Only our meditation of this great paradox, under the guidance of the Holy Spirit, will open to us its spiritual treasures, for this is the true Messiah John was sent to present to the world. In a wonderful way God chose to incorporate John’s very humanity in the revelation of his Son as the Promised One.

Conclusion

A lone voice, buried in the depths of a sombre, distant fortress prison, thrilled by what he has learned from the reports of others yet uneasy about the meekness of Jesus, asks, clearly with the words of Psalm 119 in mind, “Are you the one who is to come in the name of the Lord?” This cannot really be the question of a doubter, but of an honest person whose faith begs to be lifted to new levels. Jesus understands this. He therefore does not answer, “Yes”, but speaks in a higher form of language John is capable of receiving at his inner depths. It is a reply of great warmth which would nurture him until his cruel and fickle execution.

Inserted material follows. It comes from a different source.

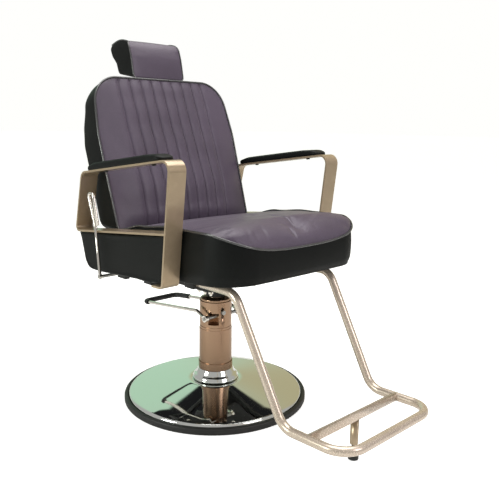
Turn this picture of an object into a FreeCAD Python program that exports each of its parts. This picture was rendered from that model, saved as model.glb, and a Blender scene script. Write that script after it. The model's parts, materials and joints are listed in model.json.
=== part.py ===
"""A hydraulic barber chair as a parametric document, in millimetres.

The origin is the centre of the base on the floor, +Z is up and the chair faces -Y, so the sitter's
right hand is on the -X side. The chair stands at its lowest height with its back upright.
"""
import FreeCAD, Part
import math
import os
import re
import Sketcher

DOC = FreeCAD.newDocument("BarberChair")
SHEET = DOC.addObject("Spreadsheet::Sheet", "Sizes")
V = FreeCAD.Vector
AXIS_X = V(1, 0, 0)
AXIS_Y = V(0, 1, 0)
AXIS_Z = V(0, 0, 1)
UPRIGHT = FreeCAD.Rotation()
ALONG_X = FreeCAD.Rotation(AXIS_Y, 90)
SIDES = {"right": -1, "left": 1}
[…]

John the Baptist, pinnacle of all the very finest in Judaic faith and culture, and though he performed not a single miracle — greatest of all the prophets, greater even than Moses — was allowed to see, if only very briefly as it unfolded, the age of fulfilment. Indeed he is part of the age he prophesied.

He marks both the end of the former age, and the beginning of the Kingdom. His faith is honoured by Jesus. In him, prophecy begins to be fulfilled.

The One John pointed to now takes the role of leadership into the Kingdom.